Christians, at first, strongly rejected the celebration of New Year on 1 January as a pagan institution. Eventually, however, they welcomed it by changing it into a religious festival. It commemorated Jesus’ circumcision. Like any other Jewish boy, he had been initiated into the Covenant of Abraham on the eighth day after his birth, which was 1 January.
It was a long time before Europeans generally began to adopt 1 January as New Year’s Day. As a result of Pope Gregory XIII’s calendar reform in 1582, Catholic countries were the first to adopt it. Protestant Europe followed later. England and Wales (and Britain’s American colonies) did not celebrate New Year on 1 January until 1752!
Whenever it fell, New Year was, from the very beginning, a significant day. It symbolized the renewal of life and human relationships. Quarrels were made up and everything was done to make it a memorable and festive occasion.
New Year’s Customs
New Year’s traditions were not based on the pursuit of mere fun and jollification. Their purpose was to wipe out the evils of the past and to ensure a new start. Moreover, anything that happened or that was done on the day, or on its eve, assumed a “fateful” meaning. It would affect the rest of the year. Carefully and anxiously, then, people were concerned about what they did and whom they met, whether inside or outside the house.
Nothing should be taken out of one’s home on the day because one might easily remove one’s good luck along with it. Instead it was wise to make sure that lots of things were carried in. As well, both one’s pockets and one’s stomach should be full. This would make certain that in the ensuing year, one would be prosperous and well fed. Empty pockets and unstocked shelves or cupboards augured a year of poverty.
The variety of New Year’s customs in different regions and countries is almost unlimited. In one canton of Switzerland, for instance, it was the practice, despite Swiss people’s traditional and fastidious cleanliness, to spill some cream onto the door. It would bring a year of overflowing abundance.
New Year Gifts
Before they became practical in nature, New Year presents had a magic significance. Thus, the gift of branches from sacred trees was believed to bring the gods’ blessings into the home. Druids chose twigs from the mistletoe, a plant sacred to them as a magic source of fertility. It would bestow on the recipient a fruitful year: in the number of his children, as well as of his cattle, and in the size of his crop.
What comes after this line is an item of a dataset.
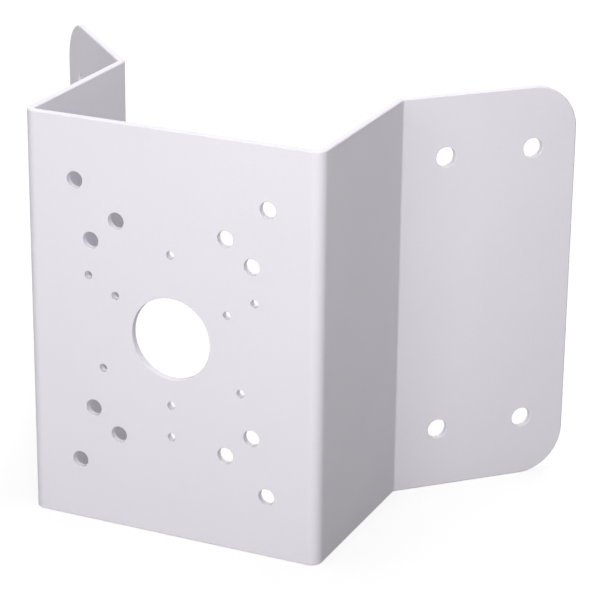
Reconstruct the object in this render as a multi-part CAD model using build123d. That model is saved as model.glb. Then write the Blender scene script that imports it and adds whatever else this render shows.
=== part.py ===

Gloves later became a traditional New Year present in England; they were most useful in winter. This explains why monetary gifts, which eventually took their place, were referred to as “glovemoney.” Before the invention of buttons, pins were in great demand. As they were often in short supply, they were considered precious and were, for some time, a welcome New Year gift.
With the passing of time, necessities, values and beliefs changed and, with them, the kinds of presents that were traditionally given at New Year.
Wishes and Resolutions
Wishes for a “Happy New Year” accompanied the gifts one sent. They can be traced far back into antiquity and were found – a forerunner of the modern New Year card – in Egyptian tombs!
Medals specially struck during Hadrian’s reign (in the second century) expressed, on behalf of the senate and people of Rome, wishes for the emperor, “the father of the country,” for a “Happy and Prosperous New Year.”
Of all the greeting cards known to celebrate the rites of passage, those sent for New Year certainly are the oldest ones. Well known is a sixteenth-century woodcut, which was very popular at the time. It shows the Christ child with a cart loaded with a bag of good wishes, arriving at a home. On being questioned by the gatekeeper as to his identity and mission, the child replies, “It is I, bringing a good year.”
As well as wishing each other a happy and prosperous New Year, it became customary for people to make personal New Year’s resolutions. If carried out, they would become further cause for celebration.